Esta primeira página do jornal i (28 de Setembro) é apenas um sintoma de um fenómeno que hoje, uma vez mais, contaminou o dia da imprensa, rádio e televisão – a ponto de sentirmos que o quotidiano é feito dos ecos incestuosos das linguagens informativas. Chamemos-lhe: o infantilismo mediático das efemérides.
Não se trata de moralizar sobre o valor simbólico dessas mesmas efemérides. Afinal de contas, também aqui propusemos as nossas leituras e imagens em torno dos dez anos passados sobre os atentados de 11 de Setembro de 2011. E, num plano mais pessoal, todos temos os nossos dias de aniversário... Trata-se, isso sim, de questionar um imaginário "informativo" que vive num delírio de intensificação de tudo o que possa ser pretexto para gerar um simulacro de história – ou História, tanto faz.
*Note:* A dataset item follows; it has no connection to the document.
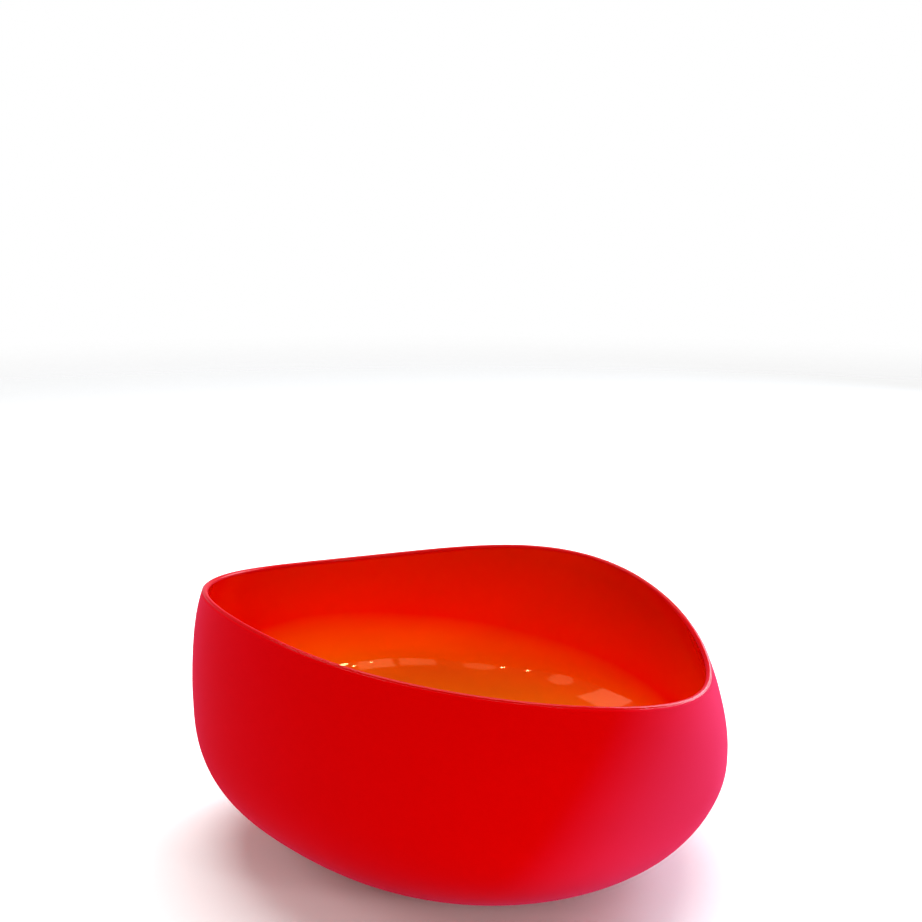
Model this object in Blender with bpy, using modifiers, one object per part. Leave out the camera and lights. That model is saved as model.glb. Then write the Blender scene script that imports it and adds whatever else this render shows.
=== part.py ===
"""A blown bowl of cased glass, modelled in metres with +Z up.

Two layers of glass make the bowl. The outer casing is satin red. It carries the flat ground foot, the
polished hollow where the glass left its rod, and the rounded lip. The inner lining is glossy, lies
against the casing and ends just under the lip. Each layer starts as a round turned blank, and both
blanks are then shaped alike, as the hot glass was: swung out of round and pulled into a wavy mouth.
The bowl stands on z = 0, with the middle of its outline over the origin.
"""

import math

import bpy
from mathutils import Vector

# The round blank
BELLY_RADIUS = 0.151  # outside, at the widest level
BELLY_HEIGHT = 0.075  # from the foot up to the widest level
SHOULDER_HEIGHT = 0.0593  # from the widest level up to the top of the lip
SIDE_ROUNDNESS = 2.4  # exponent of the side's curve above and below the belly, where 2 is an ellipse
MOUTH_INSET = 0.0089  # how far the wall has turned in at the lip

# The layers
CASING_WALL = 0.0017  # on the side
CASING_BASE = 0.0047  # over the foot
LINING_WALL = 0.0012
LINING_BASE = 0.0035
LAYER_GAP = 0.0003  # clearance between the layers
LIP_OVERLAP = 0.006  # from the top of the lip down to the lining's edge

# The foot
FOOT_RADIUS = 0.042
HOLLOW_RADIUS = 0.014
HOLLOW_DEPTH = 0.0018

# The shaping: each wave is how often it comes round, its height, and the angle in degrees of a crest.
OUTLINE_WAVES = ((2, 0.0087, 127), (3, 0.0044, 42))
LIP_WAVES = ((1, 0.0131, 177), (2, 0.0083, 58), (3, 0.0038, 53))
PULL_START = 0.035  # the height above the foot where the pull on the lip begins to be felt
LEAN = -0.024  # sideways shift along X for each metre of height
FOOT_PLACE = (0.0054, 0.0042)  # the foot's middle, seen from the middle of the outline

# How finely the blanks are turned
TURN_STEPS = 60
UNDER_STEPS = 10
SHOULDER_STEPS = 5
LIP_STEPS = 5
HOLLOW_STEPS = 3
MERGE_DISTANCE = 0.00001

# Finishes: base colour, roughness
CASING_FINISH = ((0.62, 0.004, 0.006, 1), 0.5)
LINING_FINISH = ((0.80, 0.05, 0.002, 1), 0.08)


def clear_scene():
    for item in list(bpy.data.objects):
        bpy.data.objects.remove(item)


def spaced(first, last, steps):
    """Evenly spaced numbers from first to last, with both ends exact."""
    shares = [step / steps for step in range(steps + 1)]
    return [first * (1 - share) + last * share for share in shares]


def other_share(share):
    """The side's curve: at this share of its full height, the share of its full radius, or the reverse."""
    return (1 - share**SIDE_ROUNDNESS) ** (1 / SIDE_ROUNDNESS)


def shoulder_share(rise):
    """The share of its belly radius that a layer keeps at a rise above the widest level."""
    crown = SHOULDER_HEIGHT / other_share(1 - MOUTH_INSET / BELLY_RADIUS)
    return other_share(rise / crown)


def under_curve(radius, depth, start_radius, steps):
    """(radius, height) points from start_radius out to the belly, on a bowl that deep under it."""
    power = 2 / SIDE_ROUNDNESS
    first = math.asin((start_radius / radius) ** (1 / power))
    points = []
    for angle in spaced(first, math.pi / 2, steps):
        out = radius * math.sin(angle) ** power
        down = depth * math.cos(angle) ** power
        points.append((out, BELLY_HEIGHT - down))
    return points


def shoulder_curve(radius, first_rise, last_rise, steps):
    """(radius, height) points up the side, from one rise above the belly to another."""
    rises = spaced(first_rise, last_rise, steps)
    return [(radius * shoulder_share(rise), BELLY_HEIGHT + rise) for rise in rises]


def arc(centre, radius, first_angle, last_angle, steps):
    """Points on a circle arc in the profile's plane. Angles are in radians from the outward direction."""
    angles = spaced(first_angle, last_angle, steps)
    return [(centre[0] + radius * math.cos(a), centre[1] + radius * math.sin(a)) for a in angles]


def lip_tilt():
    """How far the side leans inwards at the lip, in radians."""
    step = 0.001
    drop = shoulder_share(SHOULDER_HEIGHT - step) - shoulder_share(SHOULDER_HEIGHT)
    return math.atan(BELLY_RADIUS * drop / step)


def whole_depth():
    """Depth of the outer curve if it ran on to a round bottom instead of stopping at the foot."""
    return BELLY_HEIGHT / other_share(FOOT_RADIUS / BELLY_RADIUS)


def inside_radius():
    """Belly radius of the bowl's inside, which the lining and the lip share."""
    return BELLY_RADIUS - CASING_WALL - LAYER_GAP - LINING_WALL


def lip_profile():
    """The rounded lip, from the inside over the top to the outside, as thick as the whole wall."""
    tilt = lip_tilt()
    mouth_radius = BELLY_RADIUS - MOUTH_INSET
    wall = (BELLY_RADIUS - inside_radius()) * math.cos(tilt)
    centre = (mouth_radius - wall / 2 * math.cos(tilt), BELLY_HEIGHT + SHOULDER_HEIGHT - wall / 2)
    return arc(centre, wall / 2, math.pi + tilt, tilt, LIP_STEPS)


def foot_profile():
    """The ground foot's flat ring and the shallow round hollow in its middle, ending on the axis."""
    ball = (HOLLOW_RADIUS**2 + HOLLOW_DEPTH**2) / (2 * HOLLOW_DEPTH)
    edge = math.asin(HOLLOW_RADIUS / ball)
    centre = (0, HOLLOW_DEPTH - ball)
    return arc(centre, ball, math.pi / 2 - edge, math.pi / 2, HOLLOW_STEPS)


def casing_profile():
    """The casing's outline from the axis inside, up under the lining, over the lip and down to the foot."""
    inner_radius = BELLY_RADIUS - CASING_WALL
    inner_depth = BELLY_HEIGHT - CASING_BASE
    ledge = SHOULDER_HEIGHT - LIP_OVERLAP
    lip = lip_profile()
    lip_end = lip[-1][1] - BELLY_HEIGHT
    inner_side = under_curve(inner_radius, inner_depth, 0, UNDER_STEPS)
    inner_side += shoulder_curve(inner_radius, 0, ledge, SHOULDER_STEPS)[1:]
    under_lip = shoulder_curve(inside_radius(), ledge, lip[0][1] - BELLY_HEIGHT, 2)[:-1]
    outer_side = shoulder_curve(BELLY_RADIUS, lip_end, 0, SHOULDER_STEPS)[1:]
    underside = under_curve(BELLY_RADIUS, whole_depth(), FOOT_RADIUS, UNDER_STEPS)[-2::-1]
    return inner_side + under_lip + lip + outer_side + underside + foot_profile()


def lining_profile():
    """The lining's outline from the axis inside, up to its edge under the lip and down its outer side."""
    outer_radius = BELLY_RADIUS - CASING_WALL - LAYER_GAP
    outer_depth = BELLY_HEIGHT - CASING_BASE - LAYER_GAP
    inner_depth = outer_depth - LINING_BASE
    edge = SHOULDER_HEIGHT - LIP_OVERLAP - LAYER_GAP
    inner_side = under_curve(inside_radius(), inner_depth, 0, UNDER_STEPS)
    inner_side += shoulder_curve(inside_radius(), 0, edge, SHOULDER_STEPS)[1:]
    outer_side = shoulder_curve(outer_radius, edge, 0, SHOULDER_STEPS)
    underside = under_curve(outer_radius, outer_depth, 0, UNDER_STEPS)[-2::-1]
    return inner_side + outer_side + underside


def wave_sum(waves, angle):
    return sum(size * math.cos(count * (angle - math.radians(crest))) for count, size, crest in waves)


def shaped(point):
    """Where a point of the round blank ends up once the hot glass is swung out of round and pulled."""
    angle = math.atan2(point.y, point.x)
    swell = 1 + wave_sum(OUTLINE_WAVES, angle) / BELLY_RADIUS
    rim_height = BELLY_HEIGHT + SHOULDER_HEIGHT
    share = min(max((point.z - PULL_START) / (rim_height - PULL_START), 0), 1)
    pull = share * share * (3 - 2 * share)
    height = point.z + pull * wave_sum(LIP_WAVES, angle)
    return Vector((point.x * swell + LEAN * height, point.y * swell, height))


def glass(name, finish):
    colour, roughness = finish
    material = bpy.data.materials.new(name)
    material.use_nodes = True
    shader = material.node_tree.nodes["Principled BSDF"]
    shader.inputs["Base Color"].default_value = colour
    shader.inputs["Roughness"].default_value = roughness
    shader.inputs["Metallic"].default_value = 0
    material.diffuse_color = colour
    return material


def turned_blank(name, profile, collection):
    """The profile as an edge chain, turned about Z by a Screw modifier."""
    outline = bpy.data.meshes.new(name + "_profile")
    edges = [(i, i + 1) for i in range(len(profile) - 1)]
    outline.from_pydata([(radius, 0, height) for radius, height in profile], edges, [])
    blank = bpy.data.objects.new(name, outline)
    collection.objects.link(blank)
    turn = blank.modifiers.new("turn", "SCREW")
    turn.steps = TURN_STEPS
    turn.render_steps = TURN_STEPS
    turn.use_merge_vertices = True
    turn.merge_threshold = MERGE_DISTANCE
    return blank


def shaped_layer(name, profile, finish, parent, collection):
    """A layer of the bowl: its turned blank as a mesh, with every point moved to the hot glass's shape."""
    blank = turned_blank(name, profile, collection)
    evaluated = blank.evaluated_get(bpy.context.evaluated_depsgraph_get())
    mesh = bpy.data.meshes.new_from_object(evaluated)
    outline = blank.data
    blank.modifiers.clear()
    blank.data = mesh
    bpy.data.meshes.remove(outline)
    for vertex in mesh.vertices:
        vertex.co = shaped(vertex.co)
    mesh.name = name
    mesh.materials.append(glass(name + "_glass", finish))
    mesh.shade_smooth()
    mesh.set_sharp_from_angle(angle=math.radians(40))
    blank.parent = parent
    return blank


def build_bowl():
    collection = bpy.data.collections.new("art_glass_bowl")
    bpy.context.scene.collection.children.link(collection)
    foot_middle = bpy.data.objects.new("foot_middle", None)
    foot_middle.location = (*FOOT_PLACE, 0)
    collection.objects.link(foot_middle)
    shaped_layer("outer_casing", casing_profile(), CASING_FINISH, foot_middle, collection)
    shaped_layer("inner_lining", lining_profile(), LINING_FINISH, foot_middle, collection)


clear_scene()
build_bowl()
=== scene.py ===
import math

import bpy
import numpy as np
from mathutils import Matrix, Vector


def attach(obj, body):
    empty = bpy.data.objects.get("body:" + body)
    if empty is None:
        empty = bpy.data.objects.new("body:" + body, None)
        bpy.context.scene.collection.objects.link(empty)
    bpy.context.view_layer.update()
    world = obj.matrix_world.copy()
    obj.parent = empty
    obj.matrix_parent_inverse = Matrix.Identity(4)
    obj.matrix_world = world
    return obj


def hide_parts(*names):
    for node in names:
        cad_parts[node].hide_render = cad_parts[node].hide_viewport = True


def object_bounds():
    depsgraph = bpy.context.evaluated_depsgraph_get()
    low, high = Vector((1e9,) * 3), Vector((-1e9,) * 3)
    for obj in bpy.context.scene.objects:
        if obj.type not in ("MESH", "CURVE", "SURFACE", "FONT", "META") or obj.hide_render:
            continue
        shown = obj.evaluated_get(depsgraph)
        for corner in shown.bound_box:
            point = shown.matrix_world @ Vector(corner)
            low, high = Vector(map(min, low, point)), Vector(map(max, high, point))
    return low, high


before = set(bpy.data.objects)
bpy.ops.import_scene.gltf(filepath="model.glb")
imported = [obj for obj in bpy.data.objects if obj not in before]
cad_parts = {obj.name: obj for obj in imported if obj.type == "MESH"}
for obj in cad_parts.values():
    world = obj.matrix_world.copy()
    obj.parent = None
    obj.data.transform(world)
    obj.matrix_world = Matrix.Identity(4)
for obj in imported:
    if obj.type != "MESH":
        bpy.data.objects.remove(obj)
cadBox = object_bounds()
print("frame loaded:", len(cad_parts), "nodes")

# The round blank that both layers start from, in metres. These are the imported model's own sizes.
blank = {
    "bellyRadius": 0.151,
    "bellyHeight": 0.075,
    "shoulderHeight": 0.0593,  # from the widest level up to the top of the lip
    "sideRoundness": 2.4,  # 2 would be an ellipse
    "mouthInset": 0.0089,  # how far the wall has turned in at the lip
}


def otherShare(share):
    # the side's curve: full height's share to full radius's share, or the reverse
    power = blank["sideRoundness"]
    return (1 - share**power) ** (1 / power)


def shoulderShare(rise):
    # share of the belly radius that is left at a rise above the belly
    crown = blank["shoulderHeight"] / otherShare(1 - blank["mouthInset"] / blank["bellyRadius"])
    return otherShare(rise / crown)


def underCurve(radius, depth, startRadius, count):
    # superellipse from startRadius out to the belly: radius * sin^k, depth * cos^k
    power = 2 / blank["sideRoundness"]
    first = math.asin((startRadius / radius) ** (1 / power))
    angle = np.linspace(first, math.pi / 2, count)
    out = radius * np.sin(angle) ** power
    down = depth * np.cos(angle) ** power
    return np.stack([out, blank["bellyHeight"] - down], 1)


def shoulderCurve(radius, firstRise, lastRise, count):
    # the same curve, stretched taller, from one rise above the belly to another
    rise = np.linspace(firstRise, lastRise, count)
    return np.stack([radius * shoulderShare(rise), blank["bellyHeight"] + rise], 1)


def arc(centre, radius, firstAngle, lastAngle, count):
    # circle in the profile's plane, angles from the outward direction
    angle = np.linspace(firstAngle, lastAngle, count)
    return np.stack([centre[0] + radius * np.cos(angle), centre[1] + radius * np.sin(angle)], 1)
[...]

Que sentido faz acreditar, ou fazer acreditar, que ao centésimo dia da sua gestão um governo, qualquer governo, entra numa espécie de miraculosa significação? Não ao 99º. Não ao 101º. Mas naquela viragem (?) em que a contagem parece apaziguar-se na neutralidade dos zeros, gerando qualquer coisa de simbolicamente incontornável.
Escusado será dizer que semelhantes rituais servem para tudo menos para discutir/pensar a política, seja ela qual for. E que sejam 100 dias, eis o que é ainda mais significativo da obscena aceleração em que somos compelidos a viver. Já nem se trata de esperar, por exemplo, 1000 dias, apesar de tudo quase uma legislatura (no nosso sistema eleitoral). Mas de deixar passar uns banais três meses e reconfigurar todos os sentidos do mundo. Ou ainda: porque passaram 100 dias, tudo tem que fazer algum sentido.
Já faltou mais para estarmos enredados nos debates, inquéritos e comentários dos 10 dias de governo... Eis uma suposição anedótica, mas os tempos ensinam-nos que a gestão mediática da política, incluindo a que é feita pelos próprios políticos, há muito deixou de recear o anedótico.